### [SET PROBLEM]
Stop after the line with "start to end.": repeat exactly every line before it, beginning with the first, and that line itself.

## start

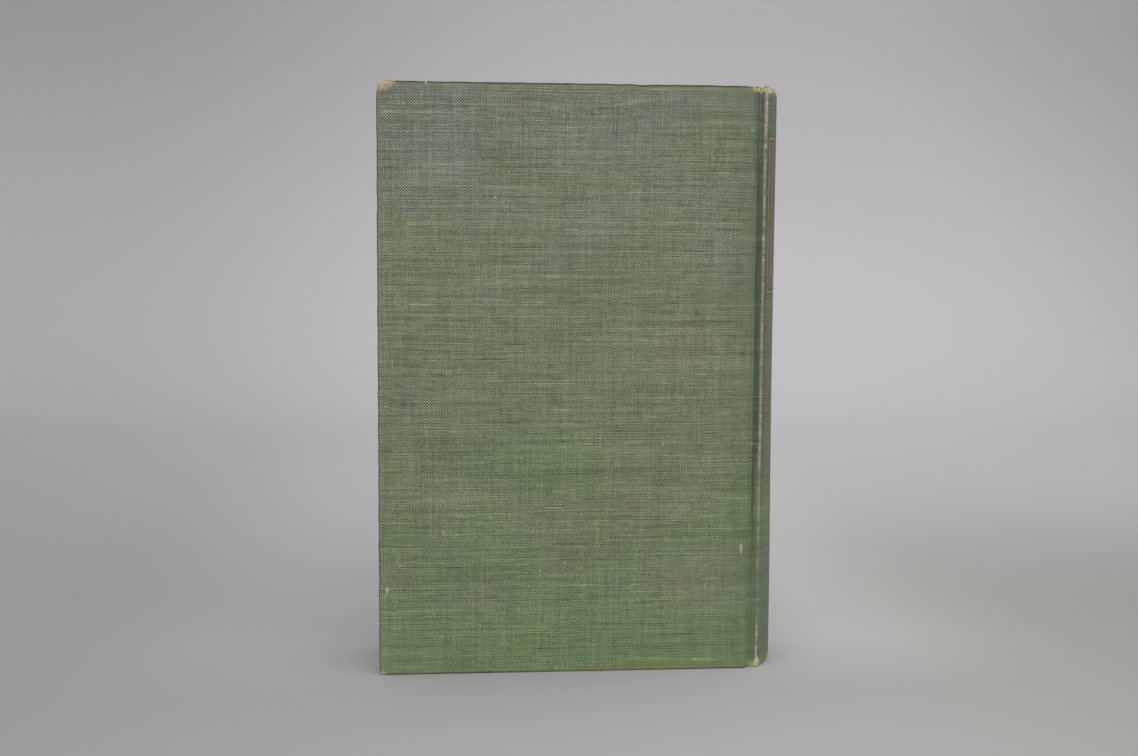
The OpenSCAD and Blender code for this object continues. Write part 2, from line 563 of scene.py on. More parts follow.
def bend_across(piece: bpy.types.Object, side: Side) -> None:
    """Bakes the place of a piece that joins the block to a cover into its mesh; the piece is
    not bent and not joined to either body.

    Args:
        piece: The piece.
        side: The side of the book.
    """
    if side is Side.FRONT:
        side.cover
        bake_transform(piece)
    else:
        side.cover
        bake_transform(piece)


@dataclass(frozen=True)
class Arc:
    """An arc of the section, passed from start to end.

    Args:
        x: X of its centre.
        y: Y of its centre.
        radius: Its radius.
        start: The angle where it starts, in degrees.
        end: The angle where it ends, in degrees.
        hollow: Whether its centre lies outside the book.
    """

    x: float
    y: float
    radius: float
    start: float
    end: float
    hollow: bool = False

    @property
    def length(self) -> float:
        """The length along the arc."""
        return self.radius * math.radians(abs(self.end - self.start))

    def at(self, along: float) -> tuple[Vector, Vector]:
        """Finds a point of the arc.

        Args:
            along: How far it is from the start.

        Returns:
            The point and the direction into the book, both in X and Y.
        """
        angle = math.radians(self.start + (self.end - self.start) * along / self.length)
        ray = Vector((math.cos(angle), math.sin(angle)))
        return Vector((self.x, self.y)) + self.radius * ray, ray if self.hollow else -ray


@dataclass(frozen=True)
class Case:
    """Sizes of the closed case on its rear side, and the section that its cloth follows.

    Args:
        fore_x: X of the covers' fore edge, over the cloth.
        board_x: X of a board's spine edge.
        spine_x: X of the middle of the spine, over the cloth.
        half_t: Half of the thickness over the two covers.
        height: Height over the cloth.
        board_t: Thickness of a board.
        cloth_t: Thickness of the cloth.
        turn_in: Width of the turned-in cloth.
        edge_r: Rounding of the covered edges.
        head_corner_r: Worn rounding of the fore corners at the head.
        tail_corner_r: Worn rounding of the fore corners at the tail.
        roll_r: Rounding of a covered board beside the joint.
        groove_off: From a board's spine edge to the bottom of the groove.
        groove_depth: Depth of the groove.
        ridge_off: From a board's spine edge to the crest of the ridge.
        ridge_drop: Depth of the ridge's crest.
        ridge_r: Rounding of the ridge.
        spine_r: Radius of the rounded spine.
        cap_t: Thickness of the cloth turned over the spine's inlay.
        cap_lean: How far the worn cap leans in at the head and the tail.
        cap_reach: The height over which it leans.
        cap_past: How far past the edge it would lean in full.
        shoulder_off: From a board's spine edge to the foot of the leaves' shoulder.
        back_r: Radius of the leaves' rounded back.
    """

    fore_x: float
    board_x: float
    spine_x: float
    half_t: float
    height: float
    board_t: float = 2.4 * MM
    cloth_t: float = 0.35 * MM
    turn_in: float = 15 * MM
    edge_r: float = 0.9 * MM
    head_corner_r: float = 2.2 * MM
    tail_corner_r: float = 1.6 * MM
    roll_r: float = 0.8 * MM
    groove_off: float = 2 * MM
    groove_depth: float = 2.1 * MM
    ridge_off: float = 3.9 * MM
    ridge_drop: float = 1.2 * MM
    ridge_r: float = 0.6 * MM
    spine_r: float = 24 * MM
    cap_t: float = 1.24 * MM
    cap_lean: float = 1.0 * MM
    cap_reach: float = 2.6 * MM
    cap_past: float = 0.4 * MM
    shoulder_off: float = 0.85 * MM
    back_r: float = 22.29 * MM

    @classmethod
    def measured(cls: type["Case"]) -> "Case":
        """Takes the case's outer sizes from the frame.

        Returns:
            The case's sizes.
        """
        low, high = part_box("rear_cloth")
        return cls(
            fore_x=low.x,
            board_x=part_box("rear_board")[1].x,
            spine_x=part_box("spine_cloth")[1].x,
            half_t=-low.y,
            height=high.z - low.z,
        )

    @property
    def cover_t(self) -> float:
        """Thickness of a covered board."""
        return self.board_t + 2 * self.cloth_t

    @property
    def outer_y(self) -> float:
        """Y of the rear cover's outer face."""
        return -self.half_t

    @property
    def inner_y(self) -> float:
        """Y of the turned-in cloth's face, inside the rear cover."""
        return self.cover_t - self.half_t

    @property
    def groove_x(self) -> float:
        """X of the bottom of the groove."""
        return self.board_x + self.groove_off

    @property
    def ridge_x(self) -> float:
        """X of the crest of the ridge."""
        return self.board_x + self.ridge_off

    @property
    def centre_x(self) -> float:
        """X of the middle of the spine's curve."""
        return self.spine_x - self.spine_r

    @property
    def shoulder_x(self) -> float:
        """X of the foot of the leaves' shoulder."""
        return self.board_x + self.shoulder_off

    def back_x(self, y: float) -> float:
        """Gives the X of the leaves' rounded back at a Y."""
        return self.centre_x + math.sqrt(self.back_r ** 2 - y ** 2)

    def cap_share(self, z: float) -> float:
        """Gives how much of its lean a worn cap has at a height."""
        return smooth(self.cap_reach, -self.cap_past, min(z, self.height - z)) ** 1.5

    def arcs(self) -> list[Arc]:
        """Works out the section from the middle of the spine to the flat of the board.

        Returns:
            The spine, the ridge, the two sides of the groove and the board's roll.
        """
        def groove_radius(away: float, below: float, radius: float) -> float:
            """Sizes an arc that touches a small circle and the groove's floor."""
            return (away ** 2 + below ** 2 - radius ** 2) / (2 * (radius + below))

        def bearing(x0: float, y0: float, x1: float, y1: float) -> float:
            """Gives the angle from one point to another, in degrees."""
            return math.degrees(math.atan2(y1 - y0, x1 - x0))

        floor = self.outer_y + self.groove_depth
        ridge_y = self.outer_y + self.ridge_drop + self.ridge_r
        roll_x = self.board_x - self.roll_r + self.cloth_t
        roll_y = self.outer_y + self.roll_r
        ridge_a = math.degrees(math.asin(-ridge_y / (self.spine_r - self.ridge_r)))
        ridge_side = groove_radius(self.ridge_x - self.groove_x, floor - ridge_y, self.ridge_r)
        roll_side = groove_radius(self.groove_x - roll_x, floor - roll_y, self.roll_r)
        up = bearing(self.groove_x, floor - ridge_side, self.ridge_x, ridge_y)
        down = bearing(self.groove_x, floor - roll_side, roll_x, roll_y)
        return [
            Arc(self.centre_x, 0.0, self.spine_r, 0.0, -ridge_a),
            Arc(self.ridge_x, ridge_y, self.ridge_r, -ridge_a, up - 180),
            Arc(self.groove_x, floor - ridge_side, ridge_side, up, 90, hollow=True),
            Arc(self.groove_x, floor - roll_side, roll_side, 90, down, hollow=True),
            Arc(roll_x, roll_y, self.roll_r, down - 180, -90),
        ]

    def bends(self) -> list[float]:
        """Gives how far along the cloth each arc ends, from the middle of the spine."""
        ends = [0.0]
        for arc in self.arcs():
            ends.append(ends[-1] + arc.length)
        return ends

    @property
    def ridge_u(self) -> float:
        """How far along the cloth the crest of the ridge is."""
        return (self.bends()[1] + self.bends()[2]) / 2

    @property
    def groove_u(self) -> float:
        """How far along the cloth the bottom of the groove is."""
        return self.bends()[3]

    @property
    def fore_u(self) -> float:
        """How far along the cloth the fore edge is."""
        last = self.arcs()[-1]
        return self.bends()[-1] + last.x - self.fore_x

    def from_fore(self, across: float) -> float:
        """Turns a distance from the fore edge into one along the cloth."""
        return self.fore_u - across

    def surface(self, u: float) -> tuple[Vector, Vector]:
        """Finds a point of the cloth's outer face in the section.

        Args:
            u: How far along the cloth it is.

        Returns:
            The point and the direction into the book, both in X and Y.
        """
        reached = 0.0
        for arc in self.arcs():
            if u <= reached + arc.length:
                return arc.at(u - reached)
            reached += arc.length
        x = self.arcs()[-1].x - (u - reached)
        return Vector((x, self.outer_y)), Vector((0.0, 1.0))

    def lining(self, u: float) -> tuple[Vector, Vector, float]:
        """Finds the wrapped edge across the section.

        Args:
            u: How far along the cloth it is.

        Returns:
            The outer point, the direction to the turned-in face, and the distance to it.
        """
        spine, ridge, floor, _, board = self.bends()[1:]
        point, inward = self.surface(u)
        crest = self.ridge_r - 0.05 * MM
        double = 2 * self.cloth_t
        if u <= spine:
            depth = crest + (self.cap_t - crest) * smooth(spine, spine - 1.5 * MM, u)
            return point, inward, depth
        if u <= ridge:
            return point, inward, crest
        if u <= floor:
            return point, inward, crest + (double - crest) * smooth(ridge, floor, u)
        share = min((u - floor) / (board - floor), 1.0)
        x = point.x if u > board else self.groove_x + (self.arcs()[-1].x - self.groove_x) * share
        floor_y = self.outer_y + self.groove_depth + double
        y = floor_y + (self.inner_y - floor_y) * smooth(0.0, 0.7, share)
        across = Vector((x, y)) - point
        return point, across.normalized(), across.length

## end

### [SOLUTION]
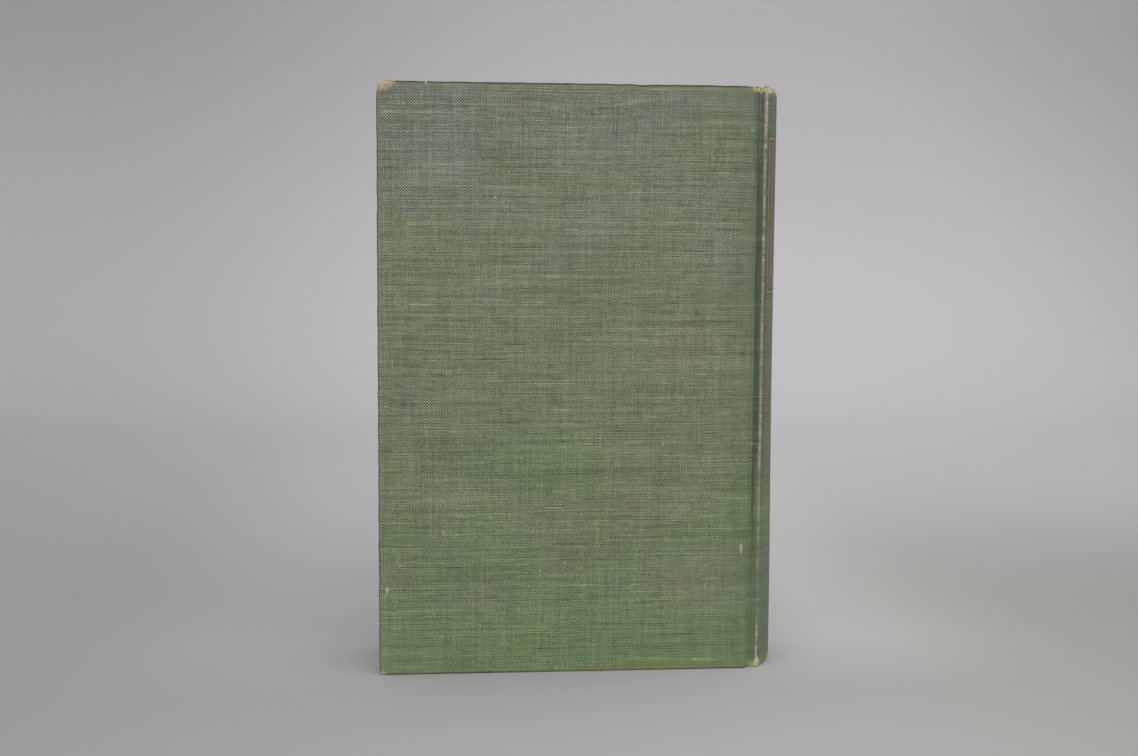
The OpenSCAD and Blender code for this object continues. Write part 2, from line 563 of scene.py on. More parts follow.
def bend_across(piece: bpy.types.Object, side: Side) -> None:
    """Bakes the place of a piece that joins the block to a cover into its mesh; the piece is
    not bent and not joined to either body.

    Args:
        piece: The piece.
        side: The side of the book.
    """
    if side is Side.FRONT:
        side.cover
        bake_transform(piece)
    else:
        side.cover
        bake_transform(piece)


@dataclass(frozen=True)
class Arc:
    """An arc of the section, passed from start to end.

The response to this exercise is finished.